In His severe mercy, He brings me to the end of myself and teaches me to count these losses as eternal gain. He fills those empty and hurting places with more of Himself. In His strength and with His promises, I can run with endurance as I fix my eyes on the prize of my glorious eternity. I run, longing to be in the presence of my Savior, free from sin and suffering.
Guaranteed Hope in Despair
When suffering leaves you battling despair and hopelessness, convinced that you will never know anything but the pain that aches within you, fix your eyes on the truth that Christ is worthy to be trusted because He has shown His love for you on the cross. He suffered and died, taking the punishment of sin that you deserve onto Himself—offering you forgiveness, redemption, and eternal life.
What we come to learn through suffering is that our greatest problem is not our hard circumstances, but the sin that’s hidden in us.

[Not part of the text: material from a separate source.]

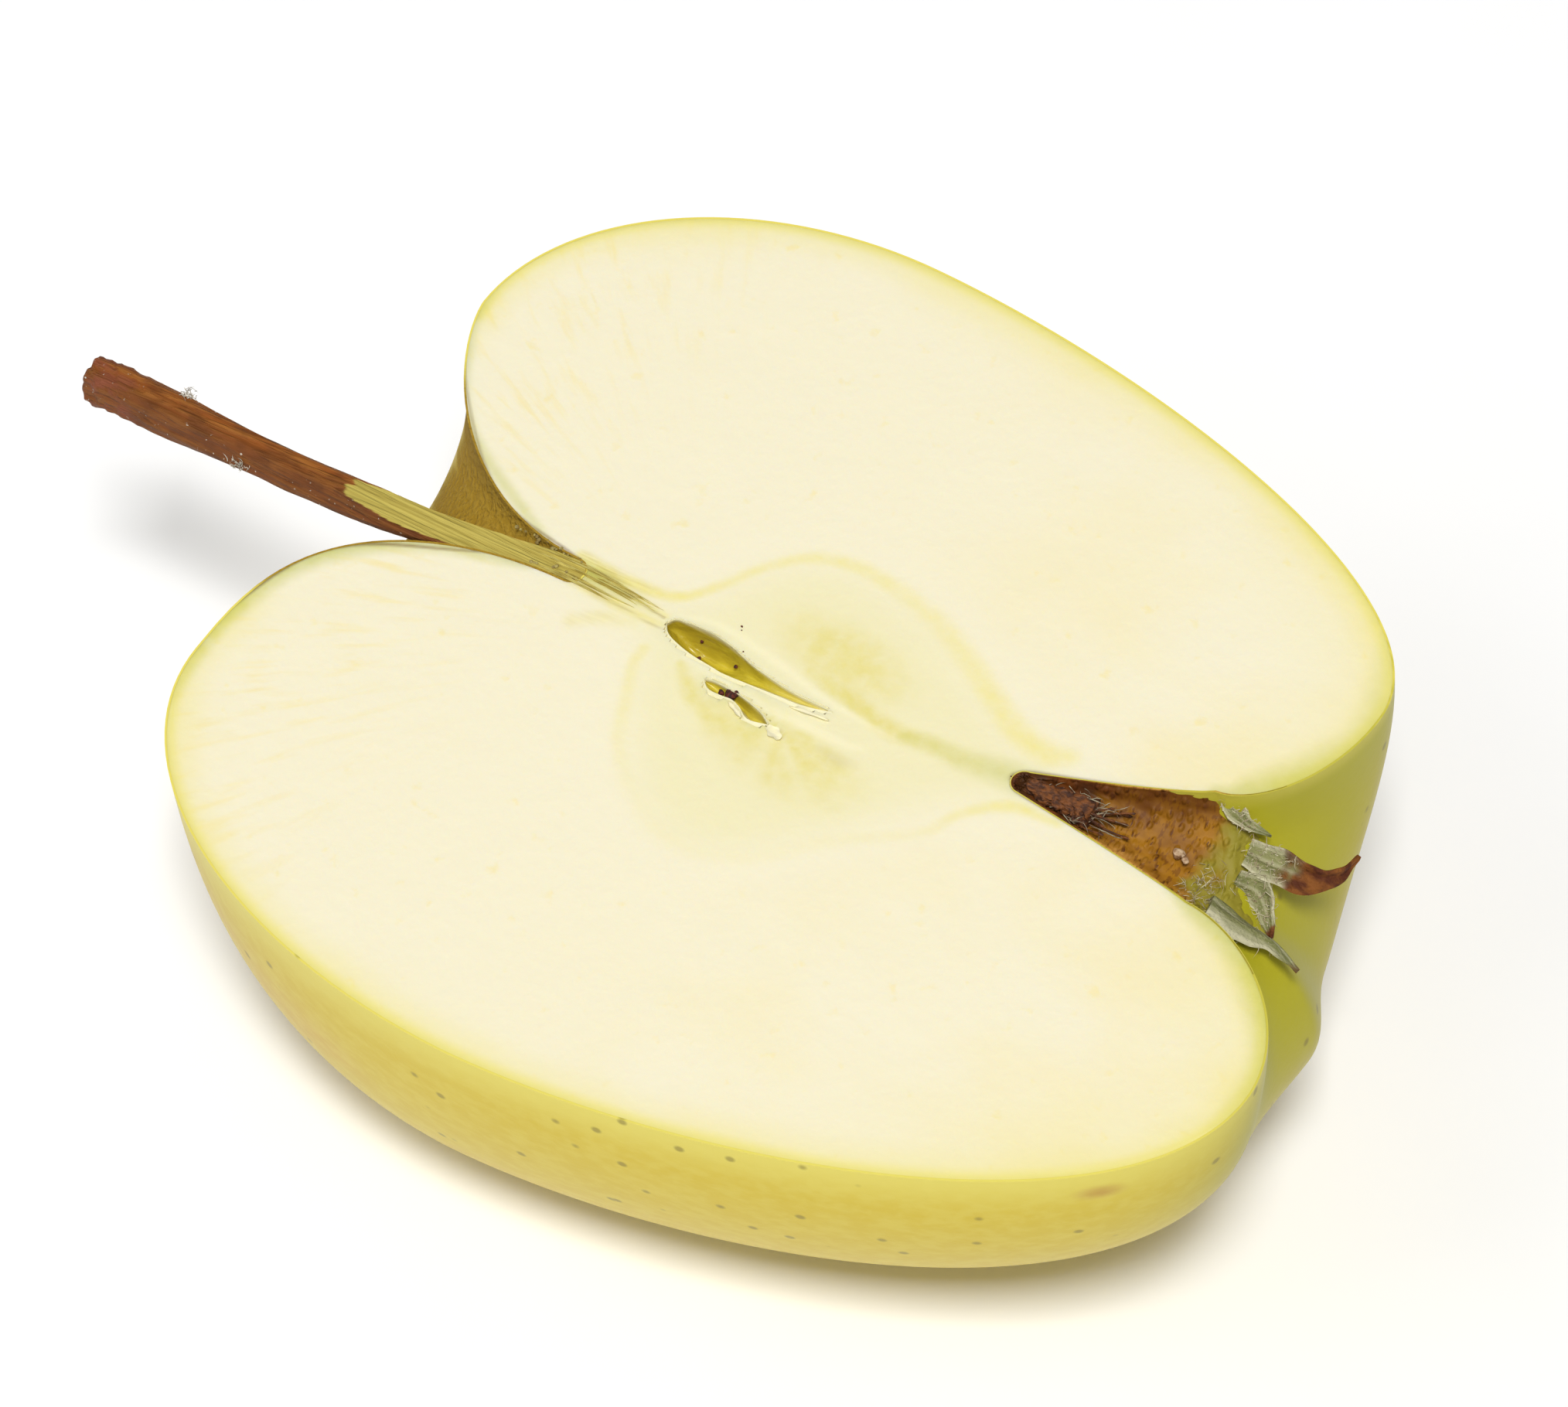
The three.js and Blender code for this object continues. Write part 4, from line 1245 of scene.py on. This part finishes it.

God allows and ordains hard circumstances to squeeze us and reveal what is still inside of us, for our eternal good and for Christ’s glory.
No pain, loss, or suffering will ever separate us from the love of Christ. What the enemy intends for evil, we can be confident God will use to accomplish His good and loving purposes. For the believer, God allows us to work through our feelings of despair, that we might be stripped of our love for the world and every attempt to make it our home. In the process, while our outer selves waste away, our inner selves are renewed day by day, giving us a greater love for Christ which is “preparing for us an eternal weight of glory beyond all comparison.”
When circumstances tempt you to despair of life itself, let it drive you toward a deeper hope in the gospel, greater dependence on Christ, and a stronger fight for faith in His future grace. One day, God will turn our mourning into dancing. He will. The darkness will be no more, and our faith will become sight. Hold firmly to the hope you have in Christ, strengthen your weary heart with the promises of God, and trust that the light will dawn again.